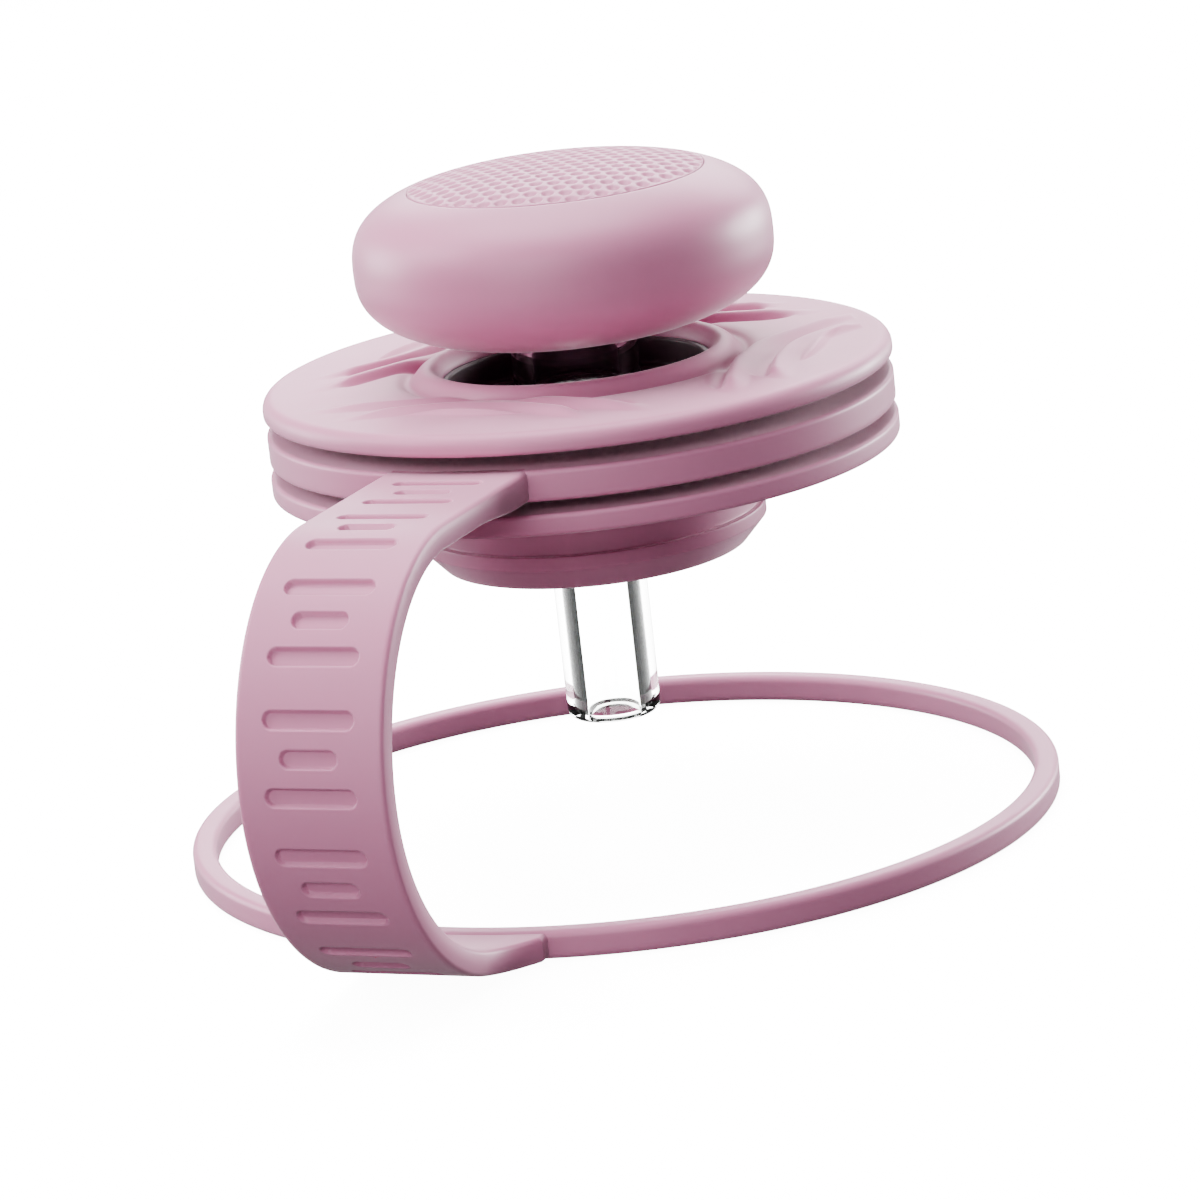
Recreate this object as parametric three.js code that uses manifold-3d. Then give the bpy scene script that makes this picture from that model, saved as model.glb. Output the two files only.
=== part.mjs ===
// Tethered joystick cap: a loop that grips the host's body, a C-shaped strap, a collar, and a
// two-disc plug cap whose centre carries a glass air stem under a soft pebble knob.
// Millimetres, +Z up. The loop stands on z = 0 and the strap runs out towards -Y.
import * as THREE from 'three';
import { mergeVertices } from 'three/addons/utils/BufferGeometryUtils.js';
import Module from 'manifold-3d';

// ---------------------------------------------------------------- driving dimensions
const GAP = 0.3; // left between neighbouring pieces

const LOOP = { outer: 36, inner: 34, height: 2.3, edge: 0.5 };
const STRAP = {
  width: 12.2, thickness: 2, edge: 0.4,
  midZ: 18.5, // height of the strap's outermost point, where it bends
  reach: 54.4, // from the loop's axis to the strap's middle surface there
  shoulder: 40, // where the upper quarter curve meets the straight run to the collar
  footWidth: 16.2, footLength: 6,
  bendHalf: 2.5, // half height of the stretch that does the bending
};
const COLLAR = { outer: 25.6, inner: 14.8, low: 33.6, high: 36.1, edge: 0.35 };
const TOP_DISC = { outer: 25.7, low: 37.4, high: 39.1, lipRadius: 12.5, lipHeight: 0.8, mouth: 10.4 };
const FLANGE = { outer: 25.7, low: 30.9, high: 32.6 };
const HUB = { outer: 14.4, high: 35, rimHigh: 36.3 };
const PLUG = { neck: 13.7, barb: 14.2, tip: 12.4, bore: 9.3, low: 23.2, chamferHigh: 25.2, barbHigh: 26.3 };
const PIVOT_Z = 33; // the stem tilts about this point on the axis, where the boot's two folds meet
const BOOT = { wall: 0.9, midRadius: 7.4, sleeveRadius: 5.2, sleeveLow: 27.6, sleeveHigh: 30.6 };
const STEM = {
  radius: 3.85, bore: 2.15, low: 9.3, lip: 0.6,
  shoulderLow: 34.4, shoulderHigh: 35.7,
  headRadius: 5.2, headBore: 3.5, headHigh: 48, headWall: 1.6,
  portRadius: 2, portZ: 40.6, portAngle: 35,
};
const KNOB = {
  radius: 17.1, middleZ: 48.3,
  rise: 7.1, riseRoundness: 2.8, // above the middle
  drop: 6.9, dropRoundness: 2.64, // below the middle
  padRadius: 12, padThickness: 1.3,
};
const CORE = { outer: 8.6, low: 43.2, high: 50, crown: 48.4 };

const SEGMENTS = { loop: 72, disc: 60, knob: 48, boot: 32 };

// The box of the whole object is centred on the origin, so the loop's axis stands off it.
const AXIS_Y = (STRAP.reach + STRAP.thickness / 2 - LOOP.outer) / 2;

// ---------------------------------------------------------------- materials
const silicone = new THREE.MeshStandardMaterial({ color: 0xcf9ab4, roughness: 0.55, metalness: 0 });
const siliconeDark = new THREE.MeshStandardMaterial({ color: 0xb98299, roughness: 0.6, metalness: 0 });
const glass = new THREE.MeshStandardMaterial({
  color: 0xeef3f4, roughness: 0.05, metalness: 0, transparent: true, opacity: 0.35,
});
const socketPlastic = new THREE.MeshStandardMaterial({ color: 0x6e4658, roughness: 0.5, metalness: 0 });

// ---------------------------------------------------------------- shape helpers
const point = (radius, height) => new THREE.Vector2(radius, height);

// An arc of a quarter turn from one profile point to another, bulging towards the corner point.
function corner(from, peak, to, steps = 2) {
  const curve = new THREE.QuadraticBezierCurve(from, peak, to);
  return curve.getPoints(steps);
}

// A profile around an axis, listed anticlockwise with radius to the right and height upwards.
function revolve(profile, segments) {
  const onAxis = profile[0].x === 0 && profile[profile.length - 1].x === 0;
  const loop = onAxis ? profile : [...profile, profile[0].clone()];
  return new THREE.LatheGeometry(loop, segments).rotateX(Math.PI / 2);
}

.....

WHAT IS NEEDED
Write out, exactly and with nothing else, the lines of the listing above from its first line through the line with "const GAP = 0.3;".

EXERCISE RESULT
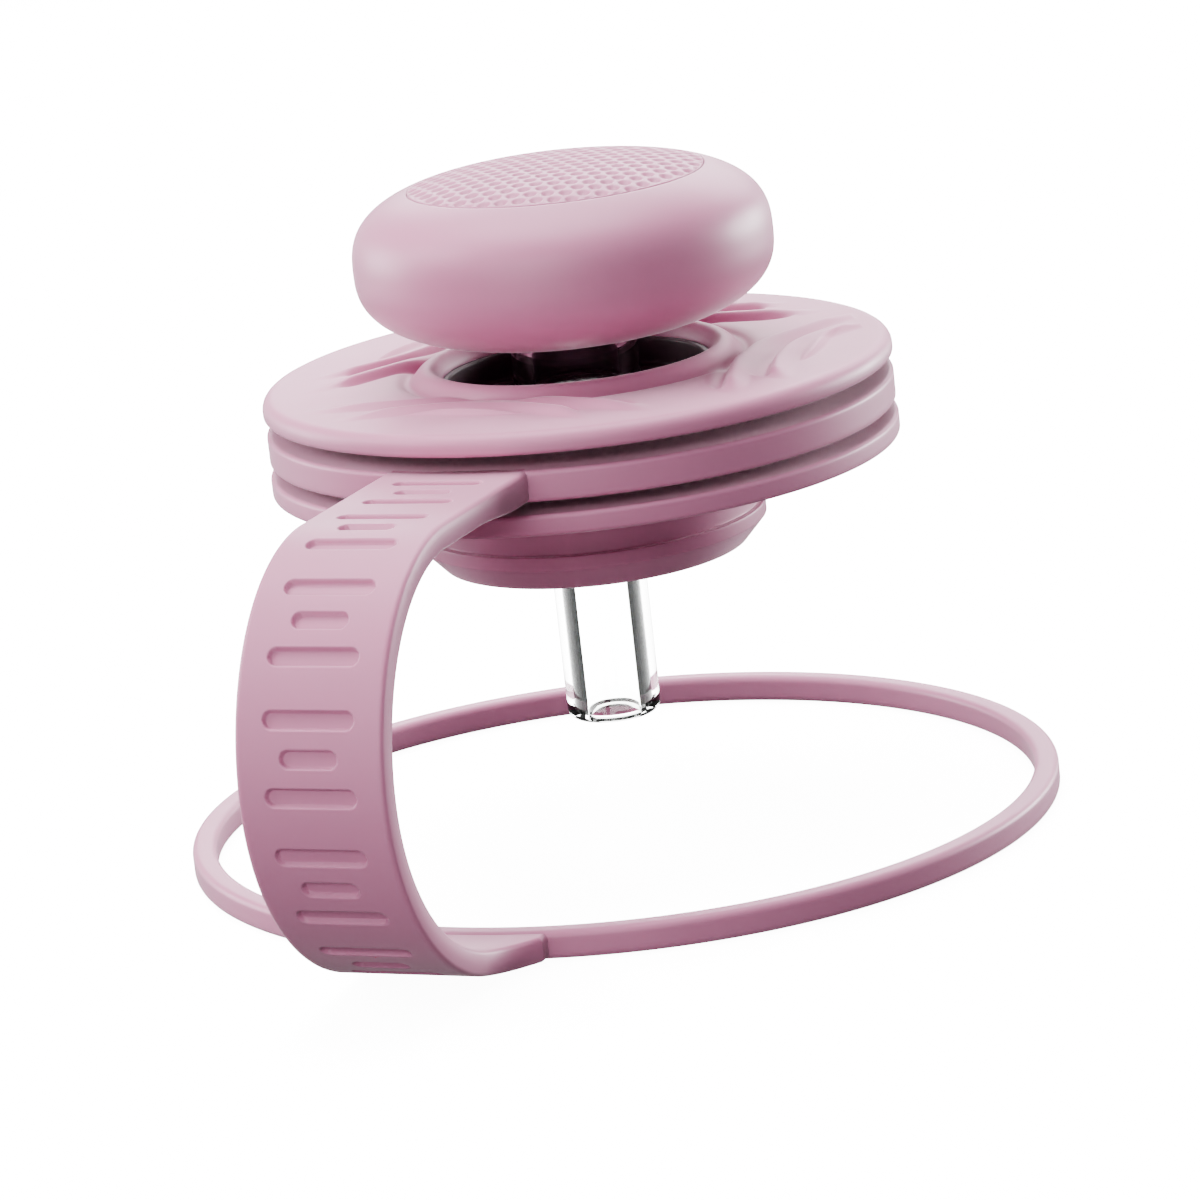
Recreate this object as parametric three.js code that uses manifold-3d. Then give the bpy scene script that makes this picture from that model, saved as model.glb. Output the two files only.
=== part.mjs ===
// Tethered joystick cap: a loop that grips the host's body, a C-shaped strap, a collar, and a
// two-disc plug cap whose centre carries a glass air stem under a soft pebble knob.
// Millimetres, +Z up. The loop stands on z = 0 and the strap runs out towards -Y.
import * as THREE from 'three';
import { mergeVertices } from 'three/addons/utils/BufferGeometryUtils.js';
import Module from 'manifold-3d';

// ---------------------------------------------------------------- driving dimensions
const GAP = 0.3; // left between neighbouring pieces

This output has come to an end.